Task description
Locate the line containing "obj.data.transform(world)" in the data below. Reproduce it and every following line up to the end, exactly as given.
>> BEGIN Provided data
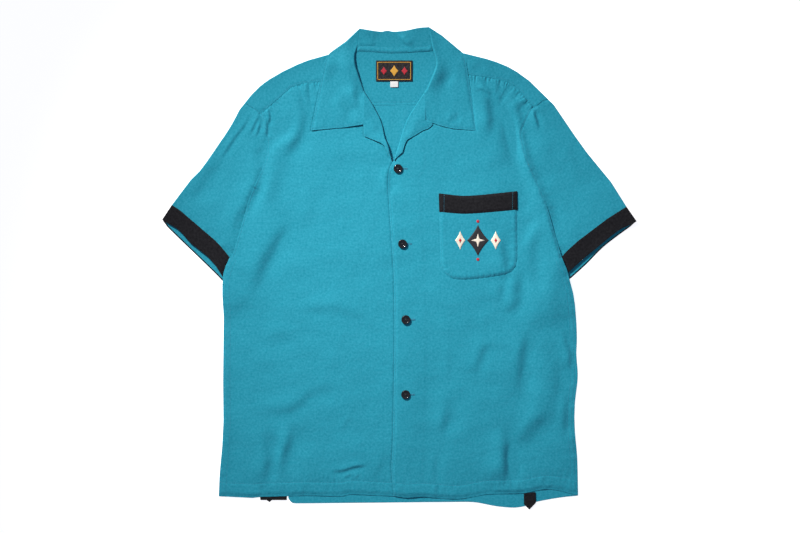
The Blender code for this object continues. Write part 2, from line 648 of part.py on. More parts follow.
def make_collar():
    """The stand behind the neck, the leaf under the yoke, and the leaf's two ends over the
    shoulders. At each side of the neck the collar stands on the front's edge."""
    over = [ring(LINE["neck_" + side], moved_aside(LINE["gorge_" + side], sign * SEAM / 2),
                 LINE["leaf_end_" + side], LINE["leaf_edge_" + side], LINE["leaf_fold_" + side],
                 inset=0)
            for side, sign in (("right", -1), ("left", 1))]
    under = ring(LINE["stand_top"], LINE["leaf_fold_left"], LINE["leaf_under"],
                 LINE["leaf_fold_right"], inset=0)
    foot_right, foot_left = (Vector(CORNERS["stand_foot_" + side]) for side in ("right", "left"))
    stand_foot = [point for point in moved_aside(LINE["back_neck"], SEAM / 2)
                  if foot_right.x + 1 < point.x < foot_left.x - 1]
    stand = ring(LINE["stand_top"], stretch("neck_left", "stand_top_left", "stand_foot_left"),
                 stand_foot, stretch("neck_right", "stand_foot_right", "stand_top_right"),
                 inset=0)

    folds = [moved_aside(LINE[name], way * TURN_WALL) for name, way in
             (("leaf_fold_right", -1), ("leaf_fold_left", 1), ("neck_right", -1),
              ("neck_left", 1), ("stand_top", -1))]
    cuts = [[Vector((foot.x + reach, STAND_WALL_FOOT)) for reach in (-CROSS_REACH, CROSS_REACH)]
            for foot in (foot_right, foot_left)]

    def near(point, *names):
        return any(distance_to_line(LINE[name], point) < TURN_WALL for name in names)

    def slabs_at(point):
        slabs = set()
        if inside(under, point):
            slabs.add(0)
        if inside(stand, point):
            slabs.add(2)
            if near(point, "stand_top"):
                slabs |= {0, 1}
        if any(inside(leaf, point) for leaf in over):
            slabs.add(5)
            if near(point, "leaf_fold_right", "leaf_fold_left"):
                slabs |= {0, 1, 2, 3, 4}
            elif near(point, "neck_right", "neck_left"):
                slabs |= {2, 3, 4} if point.y > STAND_WALL_FOOT else {4}
        return slabs

    layered_solid("collar", "teal",
                  [closed_line(outline) for outline in (*over, under, stand)] + folds + cuts,
                  slabs_at,
                  (level(0), level(CLOTH), level(0, rise), level(CLOTH, rise), front_level(LAYER),
                   front_level(LAYER, roll), front_level(LAYER + CLOTH, roll)))


def make_neck_tape():
    outline = ring(LINE["tape_foot"], LINE["tape_top"], inset=SEAM)
    panel("neck_tape", "teal", outline, level(LAYER, rise))


def make_sleeve(side, sign):
    """A flattened tube, open at the armhole and at its end inside the cuff."""
    inwards = LAYER * sign
    cuff_fold = moved_aside(LINE["cuff_fold_" + side], -inwards)
    tuck = LINE["sleeve_tuck_" + side]
    armhole = stretch("armhole_" + side, "shoulder_end_" + side, "tuck_" + side)
    back_end = moved_aside(LINE["cuff_back_" + side], -CUFF_LIP * sign)
    front_end = moved_aside(LINE["cuff_front_" + side], -CUFF_HIDE * sign)
    lower, upper = (ring(LINE["sleeve_fold_" + side], part_between(cuff_fold, None, end),
                         part_between(end, cuff_fold, tuck), part_between(tuck, None, end)[::-1],
                         armhole)
                    for end in (back_end, front_end))
    flat_tube("sleeve_" + side, "teal", lower, upper,
              [(LINE["sleeve_fold_" + side], -sign), (cuff_fold, -sign), (tuck[1:], sign)],
              (level(0, cuff_lift), level(CLOTH, cuff_lift), level(LAYER, cuff_lift, swell),
               level(LAYER + CLOTH, cuff_lift, swell)))


def make_cuff(side, sign):
    """A band round the sleeve's end, its back layer longer than its front one."""
    top, end = LINE["cuff_top_" + side], LINE["cuff_end_" + side]
    fold = LINE["cuff_fold_" + side]
    lower, upper = (ring(top, stretch_at(end, top[-1], edge[-1]), edge[::-1], fold)
                    for edge in (LINE["cuff_back_" + side], LINE["cuff_front_" + side]))
    flat_tube("cuff_" + side, "black", lower, upper, [(fold, -sign), (end, sign)],
              (level(0), level(CLOTH), level(2 * LAYER, cuff_lift, swell),
               level(2 * LAYER + CLOTH, cuff_lift, swell)))


def make_pocket():
    outline = ring(LINE["pocket_top"], LINE["pocket_side"], LINE["pocket_foot"])
    panel("pocket", "teal", outline, front_level(LAYER, lap))
    band = ring(LINE["band_top"], LINE["band_foot"])
    panel("pocket_band", "black", band, front_level(2 * LAYER, lap))


def make_labels():
    panel("label_main", "label", box_ring(*LABEL_BOX), level(LAYER, rise))
    panel("label_size", "white", box_ring(*SIZE_LABEL_BOX), level(LAYER, rise))


def make_tabs():
    panel("tab_right", "black", ring(TAB_RIGHT), level(0), on_lattice=False)
    panel("tab_left", "black", ring(TAB_LEFT), front_level())


def make_button(name, x, y):
    """A turned button with a raised rim and a dished middle, lying on the left front."""
    radius = BUTTON_DIAMETER / 2
    turns = [math.tau * step / BUTTON_SIDES for step in range(BUTTON_SIDES)]
    cloth_top = front_level(CLOTH, lap)
    spots = [(x + radius * math.cos(turn), y + radius * math.sin(turn)) for turn in turns]
    seat = max(cloth_top(*spot) for spot in [(x, y), *spots]) + SEAM
    mesh = bmesh.new()
    rings = []
    for share, up in BUTTON_PROFILE:
        z = (seat + up * BUTTON_HEIGHT) * MM
        reach = share * radius
        places = [(x + reach * math.cos(turn), y + reach * math.sin(turn)) for turn in turns]
        rings.append([mesh.verts.new((px * MM, py * MM, z))
                      for px, py in (places if share else places[:1])])
    for below, above in zip(rings, rings[1:]):
        for step in range(BUTTON_SIDES):
            after = (step + 1) % BUTTON_SIDES
            if len(below) == 1:
                mesh.faces.new((below[0], above[after], above[step]))
            elif len(above) == 1:
                mesh.faces.new((below[step], below[after], above[0]))
            else:
                mesh.faces.new((below[step], below[after], above[after], above[step]))
    button = made_object(name, "button", mesh)
    button.data.shade_smooth()


def clear_scene():
    for old in list(bpy.data.objects):
        bpy.data.objects.remove(old, do_unlink=True)


SILHOUETTE = silhouette()

clear_scene()
make_materials()
make_back()
make_yoke()
make_front("right", shelf)
make_front("left", lap, shelf)
make_collar()
make_neck_tape()
for side_name, side_sign in (("right", -1), ("left", 1)):
    make_facing(side_name, side_sign)
    make_sleeve(side_name, side_sign)
    make_cuff(side_name, side_sign)
make_pocket()
make_labels()
make_tabs()
for button_name, (button_x, button_y) in BUTTON_PLACES.items():
    make_button(button_name, button_x, button_y)
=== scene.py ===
"""The looks of a short-sleeved camp-collar bowling shirt that lies flat on its back.

Tables and cloth are worked out in millimetres, seen from above: +X is the wearer's left, +Y is
towards the collar and Z is height over the surface. Blender's meshes are in metres. Outlines and
heights are read from the fixed frame, so each piece of cloth lies on the form of its own node.
"""

import math
from functools import lru_cache, partial, reduce

import bmesh
import bpy
import numpy as np
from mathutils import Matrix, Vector
from mathutils.bvhtree import BVHTree
from mathutils.geometry import delaunay_2d_cdt


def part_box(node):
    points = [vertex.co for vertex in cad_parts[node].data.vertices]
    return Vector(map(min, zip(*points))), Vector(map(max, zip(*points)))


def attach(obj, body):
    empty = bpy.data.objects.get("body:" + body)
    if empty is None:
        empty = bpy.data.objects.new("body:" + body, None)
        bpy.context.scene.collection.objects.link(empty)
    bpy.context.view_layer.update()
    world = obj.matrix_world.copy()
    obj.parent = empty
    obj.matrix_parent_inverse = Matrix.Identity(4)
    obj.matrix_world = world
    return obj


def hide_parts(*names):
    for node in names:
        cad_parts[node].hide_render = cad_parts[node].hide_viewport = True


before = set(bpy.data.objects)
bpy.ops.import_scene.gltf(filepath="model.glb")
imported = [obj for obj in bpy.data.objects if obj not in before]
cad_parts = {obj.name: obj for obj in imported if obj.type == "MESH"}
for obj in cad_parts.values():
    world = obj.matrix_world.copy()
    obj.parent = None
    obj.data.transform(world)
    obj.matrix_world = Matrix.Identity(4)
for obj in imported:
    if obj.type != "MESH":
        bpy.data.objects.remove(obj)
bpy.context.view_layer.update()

MM = 0.001
SIDES = {"right": -1, "left": 1}  # the wearer's sides, and the way of X on each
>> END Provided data
Response
    obj.data.transform(world)
    obj.matrix_world = Matrix.Identity(4)
for obj in imported:
    if obj.type != "MESH":
        bpy.data.objects.remove(obj)
bpy.context.view_layer.update()

MM = 0.001
SIDES = {"right": -1, "left": 1}  # the wearer's sides, and the way of X on each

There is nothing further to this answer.